Instructions for the task:
Write out the listing below in full and exactly, leaving out every picture.

Extracted records:
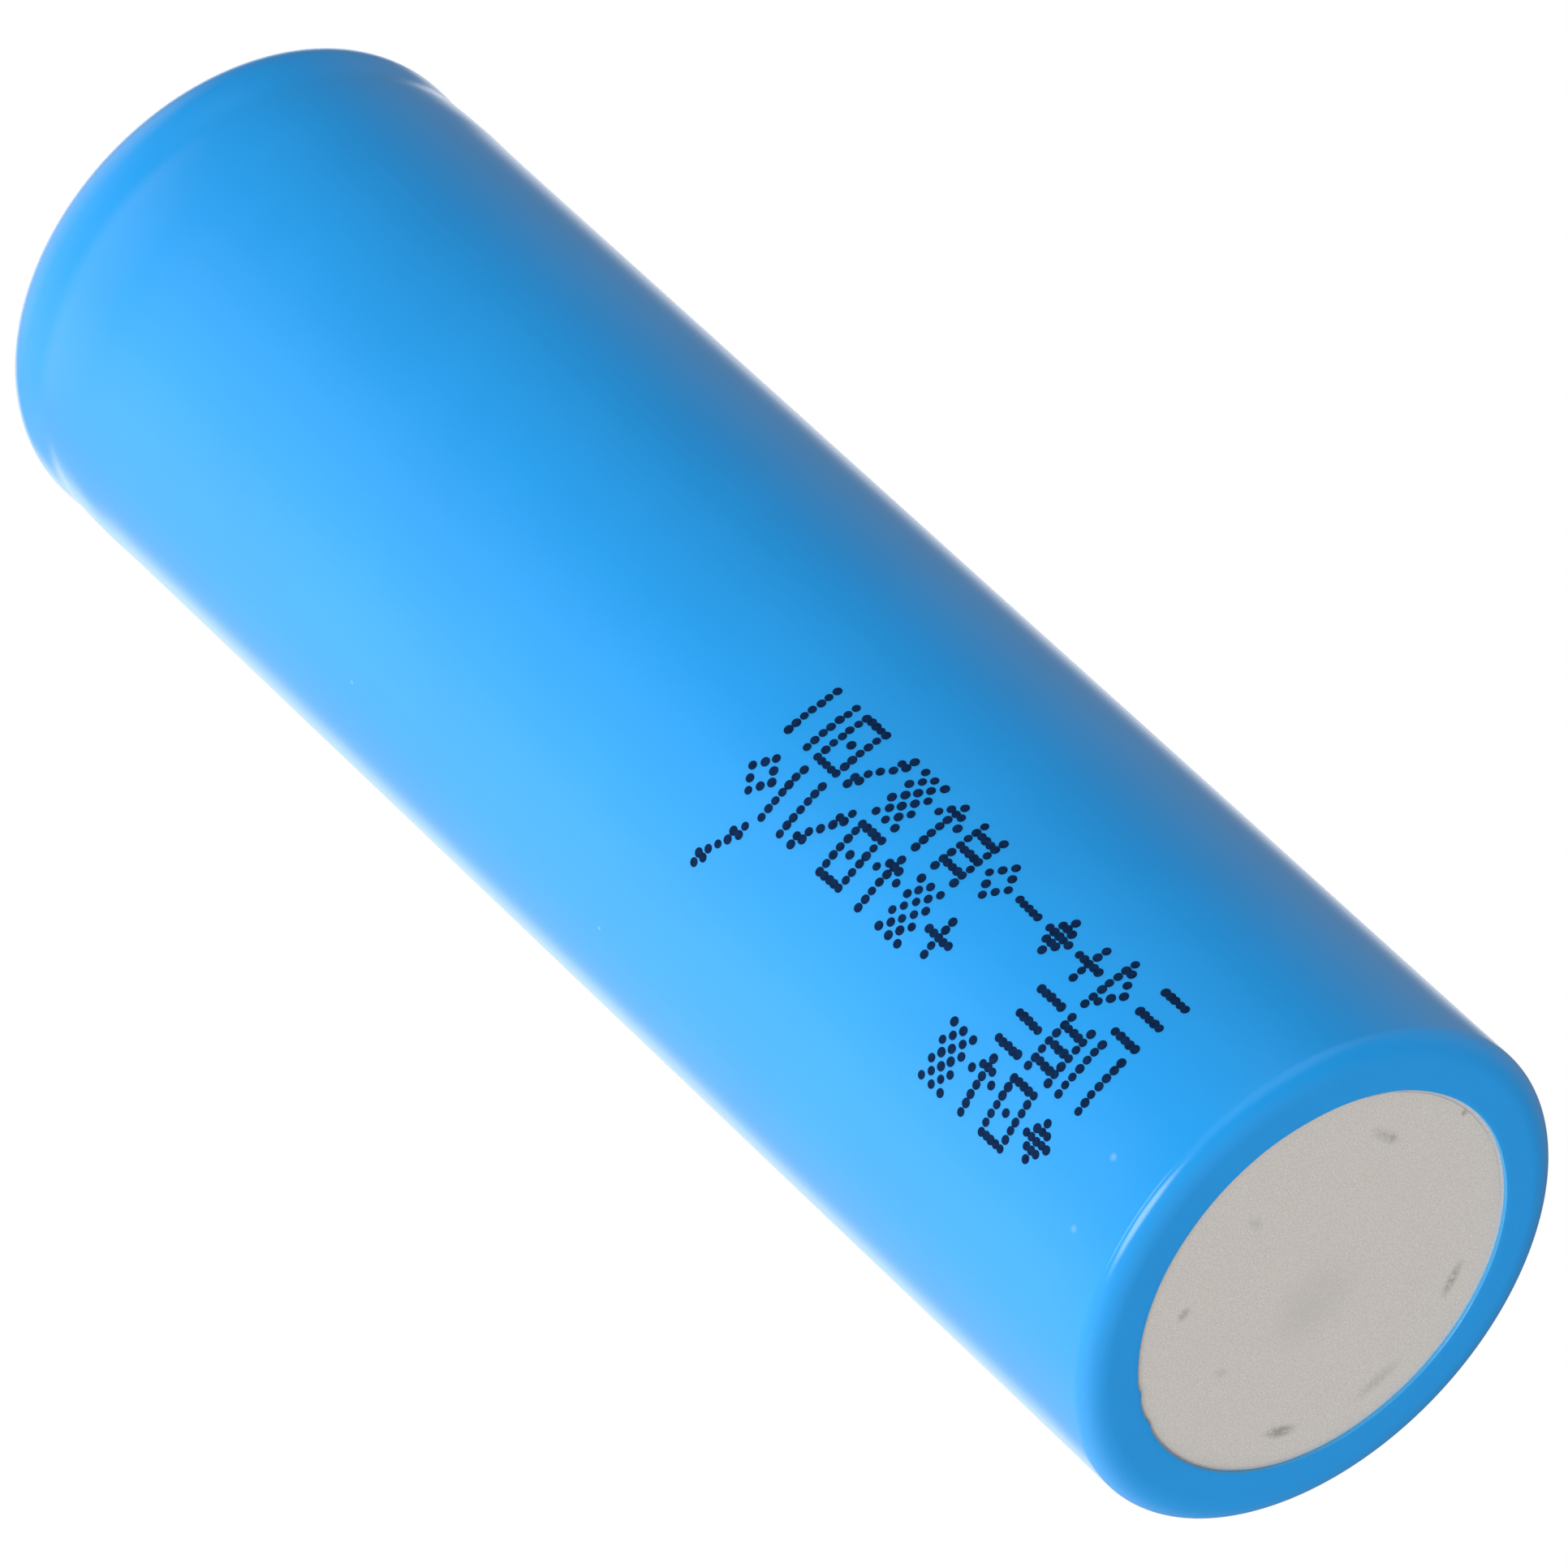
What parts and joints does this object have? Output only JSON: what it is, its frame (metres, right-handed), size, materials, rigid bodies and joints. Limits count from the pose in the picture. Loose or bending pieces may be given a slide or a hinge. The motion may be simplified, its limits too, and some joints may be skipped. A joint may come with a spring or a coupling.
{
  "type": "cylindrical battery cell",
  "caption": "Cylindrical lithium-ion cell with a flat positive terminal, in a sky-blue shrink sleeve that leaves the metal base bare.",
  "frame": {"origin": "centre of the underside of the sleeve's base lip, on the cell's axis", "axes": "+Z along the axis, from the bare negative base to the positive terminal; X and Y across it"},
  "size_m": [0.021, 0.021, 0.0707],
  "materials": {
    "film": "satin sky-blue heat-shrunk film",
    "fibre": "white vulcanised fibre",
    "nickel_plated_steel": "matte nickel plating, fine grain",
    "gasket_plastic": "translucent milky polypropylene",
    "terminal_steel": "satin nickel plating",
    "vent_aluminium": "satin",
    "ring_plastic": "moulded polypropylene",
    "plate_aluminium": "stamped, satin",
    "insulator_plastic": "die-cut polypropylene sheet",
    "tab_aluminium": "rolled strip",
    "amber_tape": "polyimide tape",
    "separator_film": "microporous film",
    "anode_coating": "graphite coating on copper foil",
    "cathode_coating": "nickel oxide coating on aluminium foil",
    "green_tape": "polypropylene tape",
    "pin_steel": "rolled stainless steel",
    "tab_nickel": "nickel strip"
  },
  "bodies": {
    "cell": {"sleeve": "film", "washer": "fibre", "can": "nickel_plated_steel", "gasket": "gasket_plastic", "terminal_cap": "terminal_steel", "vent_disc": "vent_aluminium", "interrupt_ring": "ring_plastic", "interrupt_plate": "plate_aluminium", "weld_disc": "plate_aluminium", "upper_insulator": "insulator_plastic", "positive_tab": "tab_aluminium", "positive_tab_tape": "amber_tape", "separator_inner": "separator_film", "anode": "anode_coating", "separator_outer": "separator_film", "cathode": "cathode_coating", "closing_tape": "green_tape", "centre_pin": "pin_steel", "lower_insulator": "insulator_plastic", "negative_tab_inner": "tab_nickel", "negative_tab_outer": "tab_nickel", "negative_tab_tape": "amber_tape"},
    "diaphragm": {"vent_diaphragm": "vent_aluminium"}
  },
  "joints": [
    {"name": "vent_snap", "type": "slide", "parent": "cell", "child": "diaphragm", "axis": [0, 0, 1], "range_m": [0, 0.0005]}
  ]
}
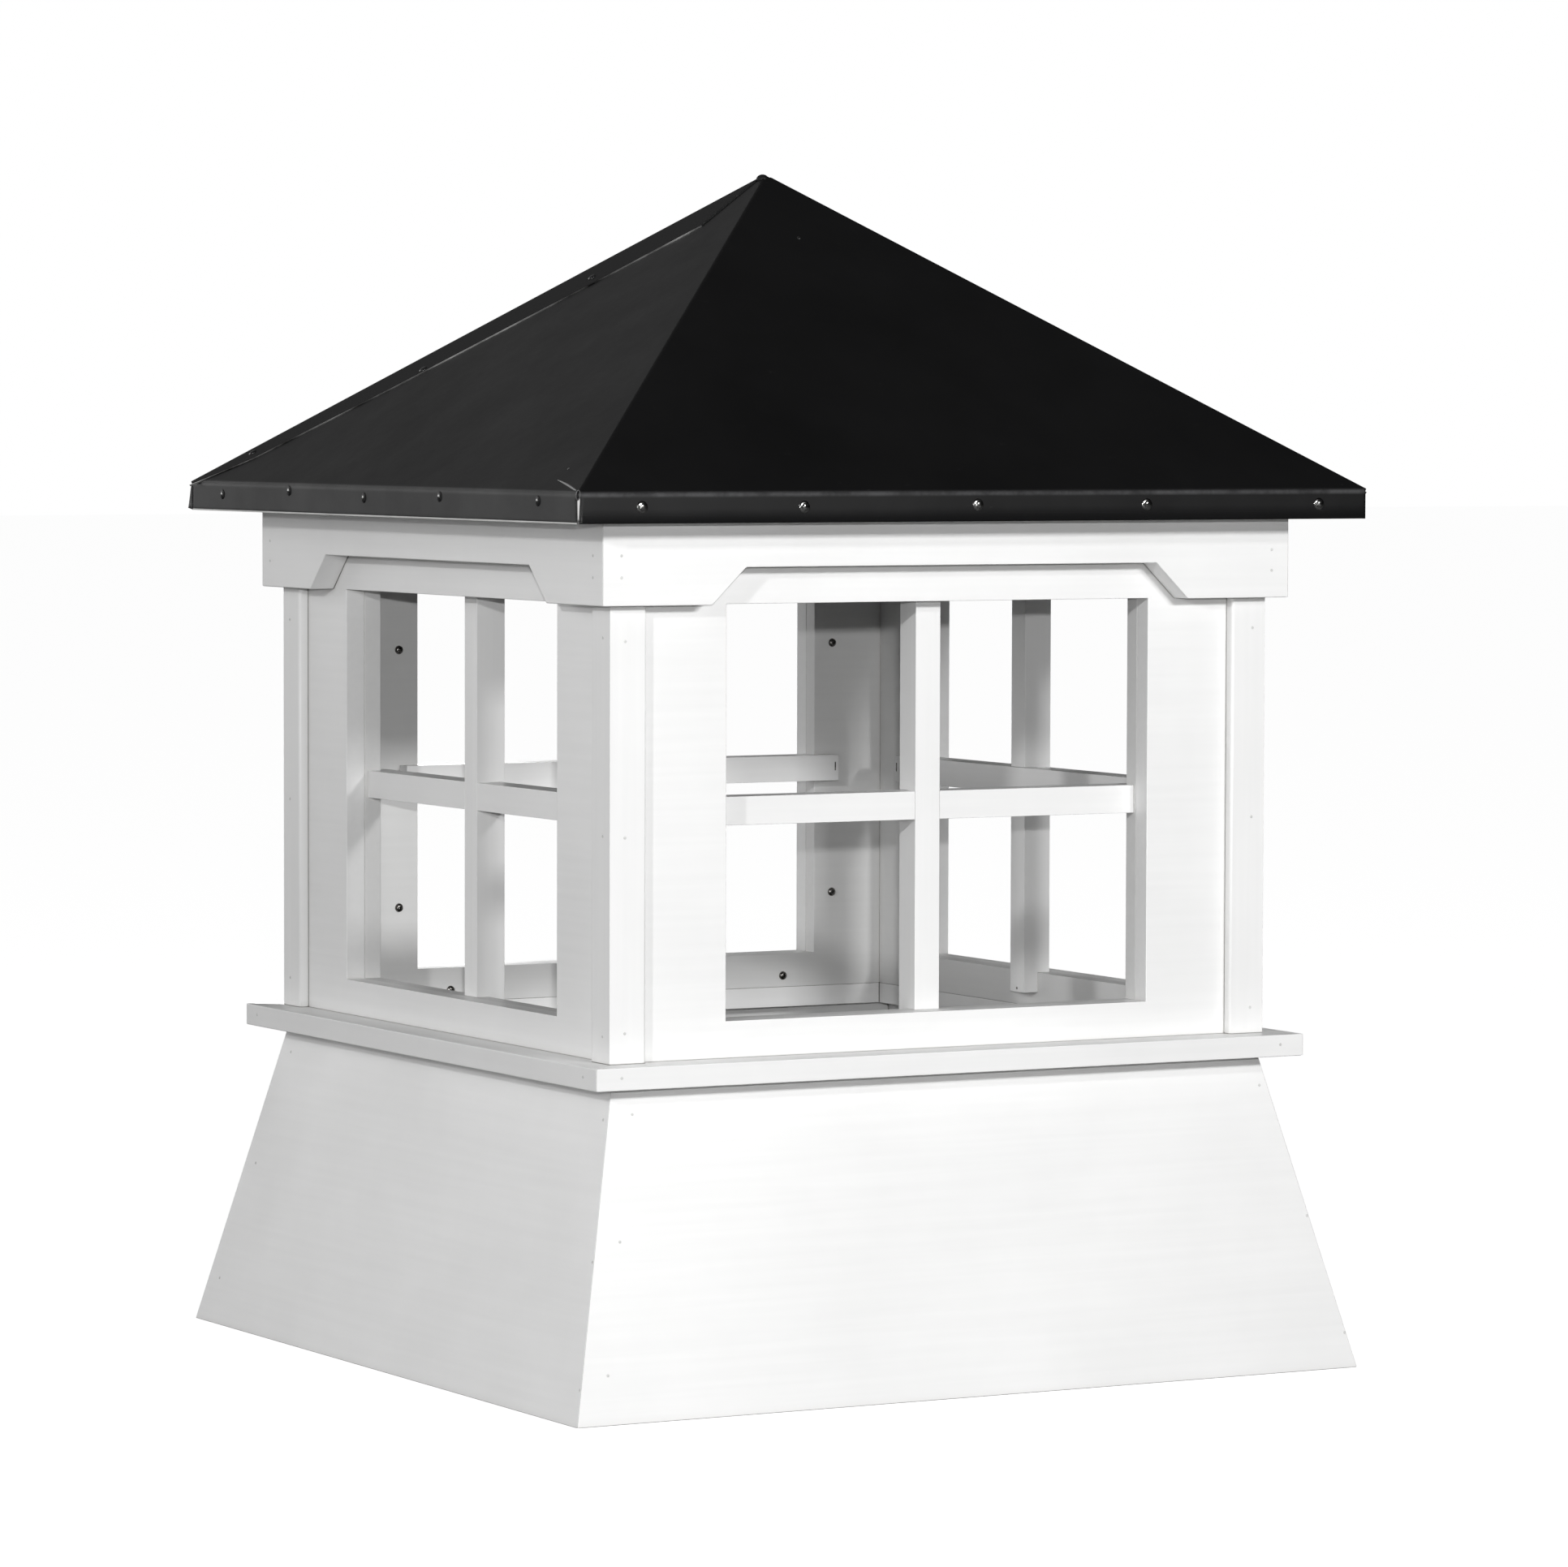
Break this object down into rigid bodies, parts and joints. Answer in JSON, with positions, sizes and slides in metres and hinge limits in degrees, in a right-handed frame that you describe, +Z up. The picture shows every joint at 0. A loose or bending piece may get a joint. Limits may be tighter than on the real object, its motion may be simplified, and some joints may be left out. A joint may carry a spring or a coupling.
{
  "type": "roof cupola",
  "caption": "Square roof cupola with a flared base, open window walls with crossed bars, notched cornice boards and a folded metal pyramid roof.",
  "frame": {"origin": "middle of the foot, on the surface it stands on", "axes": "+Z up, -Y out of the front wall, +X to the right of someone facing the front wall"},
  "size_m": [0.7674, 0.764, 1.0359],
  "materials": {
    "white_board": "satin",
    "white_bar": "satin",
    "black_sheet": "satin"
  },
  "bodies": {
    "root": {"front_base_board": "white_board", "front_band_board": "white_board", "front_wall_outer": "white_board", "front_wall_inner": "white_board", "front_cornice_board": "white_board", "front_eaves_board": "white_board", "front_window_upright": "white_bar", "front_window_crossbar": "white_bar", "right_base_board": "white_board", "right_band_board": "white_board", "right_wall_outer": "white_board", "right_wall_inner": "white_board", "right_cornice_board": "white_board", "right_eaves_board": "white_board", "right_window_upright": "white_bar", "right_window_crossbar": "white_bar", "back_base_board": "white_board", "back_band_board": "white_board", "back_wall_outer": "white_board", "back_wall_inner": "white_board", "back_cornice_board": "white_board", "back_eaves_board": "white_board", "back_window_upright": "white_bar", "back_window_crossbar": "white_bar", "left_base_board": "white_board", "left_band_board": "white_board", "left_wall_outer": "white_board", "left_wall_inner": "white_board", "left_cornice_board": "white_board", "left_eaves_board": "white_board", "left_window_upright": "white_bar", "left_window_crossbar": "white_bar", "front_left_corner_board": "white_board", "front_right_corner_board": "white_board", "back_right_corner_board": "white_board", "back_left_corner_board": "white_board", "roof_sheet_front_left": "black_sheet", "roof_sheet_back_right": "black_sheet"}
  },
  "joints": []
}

Worked answer:
What parts and joints does this object have? Output only JSON: what it is, its frame (metres, right-handed), size, materials, rigid bodies and joints. Limits count from the pose in the picture. Loose or bending pieces may be given a slide or a hinge. The motion may be simplified, its limits too, and some joints may be skipped. A joint may come with a spring or a coupling.
{
  "type": "cylindrical battery cell",
  "caption": "Cylindrical lithium-ion cell with a flat positive terminal, in a sky-blue shrink sleeve that leaves the metal base bare.",
  "frame": {"origin": "centre of the underside of the sleeve's base lip, on the cell's axis", "axes": "+Z along the axis, from the bare negative base to the positive terminal; X and Y across it"},
  "size_m": [0.021, 0.021, 0.0707],
  "materials": {
    "film": "satin sky-blue heat-shrunk film",
    "fibre": "white vulcanised fibre",
    "nickel_plated_steel": "matte nickel plating, fine grain",
    "gasket_plastic": "translucent milky polypropylene",
    "terminal_steel": "satin nickel plating",
    "vent_aluminium": "satin",
    "ring_plastic": "moulded polypropylene",
    "plate_aluminium": "stamped, satin",
    "insulator_plastic": "die-cut polypropylene sheet",
    "tab_aluminium": "rolled strip",
    "amber_tape": "polyimide tape",
    "separator_film": "microporous film",
    "anode_coating": "graphite coating on copper foil",
    "cathode_coating": "nickel oxide coating on aluminium foil",
    "green_tape": "polypropylene tape",
    "pin_steel": "rolled stainless steel",
    "tab_nickel": "nickel strip"
  },
  "bodies": {
    "cell": {"sleeve": "film", "washer": "fibre", "can": "nickel_plated_steel", "gasket": "gasket_plastic", "terminal_cap": "terminal_steel", "vent_disc": "vent_aluminium", "interrupt_ring": "ring_plastic", "interrupt_plate": "plate_aluminium", "weld_disc": "plate_aluminium", "upper_insulator": "insulator_plastic", "positive_tab": "tab_aluminium", "positive_tab_tape": "amber_tape", "separator_inner": "separator_film", "anode": "anode_coating", "separator_outer": "separator_film", "cathode": "cathode_coating", "closing_tape": "green_tape", "centre_pin": "pin_steel", "lower_insulator": "insulator_plastic", "negative_tab_inner": "tab_nickel", "negative_tab_outer": "tab_nickel", "negative_tab_tape": "amber_tape"},
    "diaphragm": {"vent_diaphragm": "vent_aluminium"}
  },
  "joints": [
    {"name": "vent_snap", "type": "slide", "parent": "cell", "child": "diaphragm", "axis": [0, 0, 1], "range_m": [0, 0.0005]}
  ]
}
Break this object down into rigid bodies, parts and joints. Answer in JSON, with positions, sizes and slides in metres and hinge limits in degrees, in a right-handed frame that you describe, +Z up. The picture shows every joint at 0. A loose or bending piece may get a joint. Limits may be tighter than on the real object, its motion may be simplified, and some joints may be left out. A joint may carry a spring or a coupling.
{
  "type": "roof cupola",
  "caption": "Square roof cupola with a flared base, open window walls with crossed bars, notched cornice boards and a folded metal pyramid roof.",
  "frame": {"origin": "middle of the foot, on the surface it stands on", "axes": "+Z up, -Y out of the front wall, +X to the right of someone facing the front wall"},
  "size_m": [0.7674, 0.764, 1.0359],
  "materials": {
    "white_board": "satin",
    "white_bar": "satin",
    "black_sheet": "satin"
  },
  "bodies": {
    "root": {"front_base_board": "white_board", "front_band_board": "white_board", "front_wall_outer": "white_board", "front_wall_inner": "white_board", "front_cornice_board": "white_board", "front_eaves_board": "white_board", "front_window_upright": "white_bar", "front_window_crossbar": "white_bar", "right_base_board": "white_board", "right_band_board": "white_board", "right_wall_outer": "white_board", "right_wall_inner": "white_board", "right_cornice_board": "white_board", "right_eaves_board": "white_board", "right_window_upright": "white_bar", "right_window_crossbar": "white_bar", "back_base_board": "white_board", "back_band_board": "white_board", "back_wall_outer": "white_board", "back_wall_inner": "white_board", "back_cornice_board": "white_board", "back_eaves_board": "white_board", "back_window_upright": "white_bar", "back_window_crossbar": "white_bar", "left_base_board": "white_board", "left_band_board": "white_board", "left_wall_outer": "white_board", "left_wall_inner": "white_board", "left_cornice_board": "white_board", "left_eaves_board": "white_board", "left_window_upright": "white_bar", "left_window_crossbar": "white_bar", "front_left_corner_board": "white_board", "front_right_corner_board": "white_board", "back_right_corner_board": "white_board", "back_left_corner_board": "white_board", "roof_sheet_front_left": "black_sheet", "roof_sheet_back_right": "black_sheet"}
  },
  "joints": []
}